18/12/2015

Famiglia e matrimonio: il Giappone tra modernità e tradizione

In tema di famiglia e matrimonio il Giappone è in bilico tra modernità e tradizione.

Recentemente abbiamo parlato di alcune caute aperture che il Paese del Sol levante sembra aver fatto riguardo alle unioni omosessuali.

Ora però apprendiamo dal Guardian che nei giorni scorsi la Corte Suprema nipponica ha stabilito la conformità all’attuale Costituzione di una antica norma risalente al XIX secolo, secondo cui le coppie sposate devono utilizzare il medesimo cognome, che per consuetudine è quasi sempre quello del marito.

L’Alta Corte ha poi giudicato incostituzionale un’altra legge, che impone alle donne divorziate di attendere sei mesi prima di poter contrarre un nuovo matrimonio, in modo tale da garantire certezza sulla paternità della prole. Tuttavia, non ha abolito questa interdizione, ma l’ha modificata accorciando il tempo di attesa a cento giorni. Oggi, infatti, le nuove tecnologie permettono di verificare prontamente l’identità del padre.

Le normative messe in discussione risalgono all’era Meiji (1868-1912), quando è stato adottato un diritto di famiglia “occidentale” abolendo tutte le vecchie regole in vigore nel sistema feudale, in base alle quali le donne e i figli erano posti sotto il controllo del capo della famiglia, solitamente un uomo.

Le riforme avvenute nel 1948 non hanno modificato la prassi sul cognome e quella sul divieto di nuovo matrimonio entro i sei mesi.

Il giudice che ha presieduto l’udienza, Itsuro Terada, ha detto che un cambiamento di cognome dopo il matrimonio non vìola la dignità individuale e l’uguaglianza tra uomini e donne, sottolineando pure che queste ultime possono comunque usare il nome da nubile informalmente (come del resto avviene). Inoltre, non essendoci un espresso divieto, nulla vieta alla coppia di adottare il cognome della donna: solo la consuetudine fa preferire quello del marito (nel 96% dei casi). In genere, infatti, il cognome della moglie viene assunto quando nella casata della donna non c’è un figlio maschio che possa far sopravvivere il nome.

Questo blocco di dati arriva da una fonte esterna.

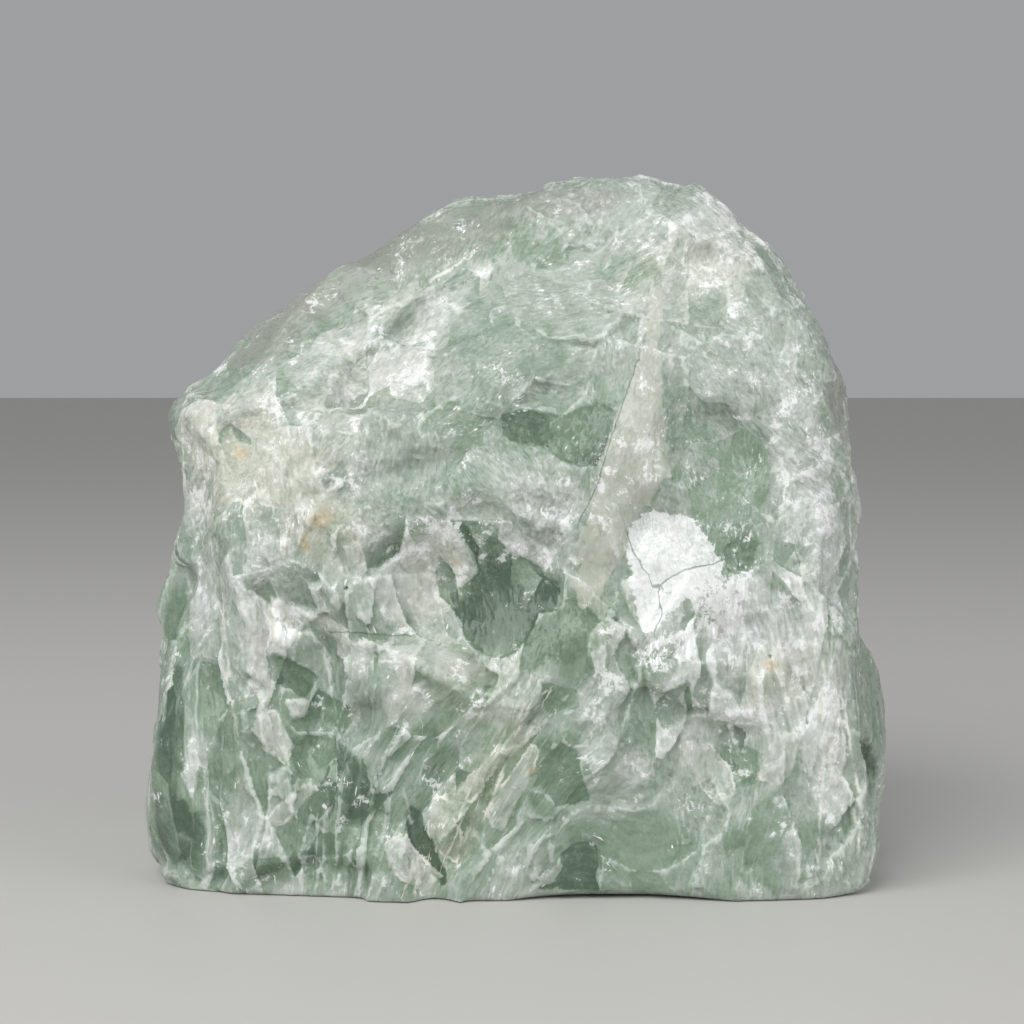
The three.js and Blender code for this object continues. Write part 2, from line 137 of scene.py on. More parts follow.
FROST = {
    "shoulder": (-22, 93, 10.5, 5, -18, 1.0),
    "shoulder streak": (-32, 96, 12, 4.5, -38, 0.6),
    "left face": (-45.5, 76.5, 11, 11.5, 0, 0.55),
    "left edge": (-56, 79, 4.5, 8, 0, 0.8),
    "left face's foot": (-34.5, 69, 8.5, 7, 0, 0.3),
    "shoulder middle": (-8, 96.5, 7.5, 7, 0, 0.1),
    "crest": (32.5, 113.5, 11.5, 9, 0, 0.8),
    "crest left": (20, 119.5, 9, 4.5, 0, 0.2),
    "right slope": (43.5, 96, 4.5, 13, -25, 0.55),
    "right band": (49, 70, 4.5, 15.5, -14, 0.7),
    "right ridge": (53, 68, 3.5, 20, -5, 0.8),
    "right cheek": (44, 47, 12.5, 8.5, 0, 1.0),
    "below the cheek": (34.5, 36.5, 7.5, 5, 0, 0.5),
    "glittering patch": (36.5, 51, 6, 5, 0, 1.0),
    "lower ridge": (53, 30, 4, 18, -3, 0.7),
    "knot": (5.5, 68.5, 7.5, 5, 0, 0.5),
    "white knot": (5.5, 68, 2, 1.5, 0, 1.3),
    "left middle": (-16, 57, 8, 8, 0, 0.9),
    "below the window": (-13.5, 43, 9.5, 4.5, 0, 0.6),
    "left band": (-54.5, 52, 4, 14, 0, 0.7),
    "pocket wall": (-44.5, 37, 2, 13.5, -3, 0.9),
    "fan left": (-21, 12.5, 4, 7.5, 20, 0.15),
    "mirror's foot": (23, 46, 7.5, 4, 0, 0.4),
    "right foot": (49.5, 12.5, 5, 8.5, 0, 0.3),
    # Partly the stone's frost, partly painted light laid on thickly to lift the shadow under the
    # ledge above.
    "left of the window": (-14, 60.5, 9, 6, 0, 1.0),
    "over the ledge": (-29, 42, 3.5, 4, 0, 0.6),
    "left of the middle": (-18, 33.5, 5, 5, 0, 0.8),
    "under the foil": (34, 46, 6, 4, 0, 0.9),
    "right of the middle": (31, 27, 7, 5, 0, 0.45),
    "lower left": (-46, 14, 5, 7, 0, 0.6),
    "left rim": (-57, 69, 3.5, 8, 0, 1.0),
    "shoulder left": (-30, 90, 5, 5, 0, 1.0),
    "upper streak": (-12, 104, 8, 3, -30, 0.7),
    "under the shoulder": (-27, 74, 6, 5, 0, 0.5),
    "left panel": (-47, 47, 4, 6, 0, 0.6),
    "beside the fan": (-9, 28, 4, 5, 20, 0.5),
    "vein": (20.5, 78, 3, 12, 10, 0.25),
    "ridge top": (46.5, 34, 4, 6, 0, 0.6),
    "left of the vein's foot": (8, 60, 4, 5, 0, 0.6),
    "under the knot": (2, 60.5, 7, 4.5, 30, 0.9),
    "middle of the left face": (-45, 61, 6, 7, 0, 0.7),
    "left ridge": (-56, 25, 3.5, 8, 0, 0.9),
    # Partly the stone's frost, partly painted light lifting the shadow under the lip of the hollow.
    "top of the scoop": (38, 90, 8, 6, 0, 0.5),
    "under the cheek": (41, 32.5, 8, 4, 0, 1.0),
    "right of the fan": (21, 24, 4, 5, 0, 0.6),
    "left toe": (-49.5, 8, 5, 5, 0, 1.0),
    "left of the wedge": (-18, 18, 3, 5, 0, 0.6),
    "left of the knot": (-23, 63.5, 6, 5, 0, 1.0),
    "beside the knot": (13, 70, 5, 4, 0, 0.7),
    "beside the mirror": (40, 51, 4, 6, 0, 1.3),
    "under the vein": (13, 37, 5, 4, 0, 0.6),
}

BEIGE = {
    "left face": (-45, 75.5, 14.5, 11.5, 10, 0.9),
    "stained face": (-34, 66, 10.5, 7, 0, 0.7),
    "shoulder": (-27, 87.5, 15.5, 7.5, -25, 0.35),
    "beside the window": (-13, 53, 6, 10.5, 0, 0.5),
    "lower middle": (-8, 37, 11.5, 7, 0, 0.55),
    "fan": (-4.5, 21.5, 4, 19, 32, 0.75),
    "right cheek": (44, 39, 7.5, 6, 0, 0.6),
    "crest": (29.5, 111, 10.5, 7.5, 0, 0.5),
    "under the vein": (12.5, 49.5, 7, 8, 0, 0.3),
    "top band": (-23, 112, 31, 7, -30, 0.4),
}

STAINS = {
    "left one": (-48.5, 78, 2, 2, 0, 1.0),
    "middle one": (-34, 66.5, 3.5, 2.5, -30, 1.0),
    "under the middle one": (-36.5, 62.5, 1.5, 2.5, 0, 0.7),
    "centre one": (-10.5, 59, 1.5, 1.5, 0, 0.8),
    "right one": (44.5, 41, 2, 1.5, 0, 0.8),
    "foot one": (2.5, 23, 1.5, 1, 0, 0.9),
}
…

Secondo il costituzionalista Masaomi Takanori, intervenuto alla televisione pubblica NHK prima del verdetto, il cognome unico tiene unita la famiglia, mentre permettere cognomi diversi rischia di distruggere la stabilità sociale, il mantenimento dell’ordine pubblico e la base per il benessere sociale.

Nonostante la Commissione delle Nazioni Unite per l’eliminazione della discriminazione contro le donne abbia chiesto al Giappone di rivedere tali leggi – come se si trattasse di una questione imprescindibile per i destini della popolazione – il movimento femminista nipponico per il momento deve accettare la sconfitta.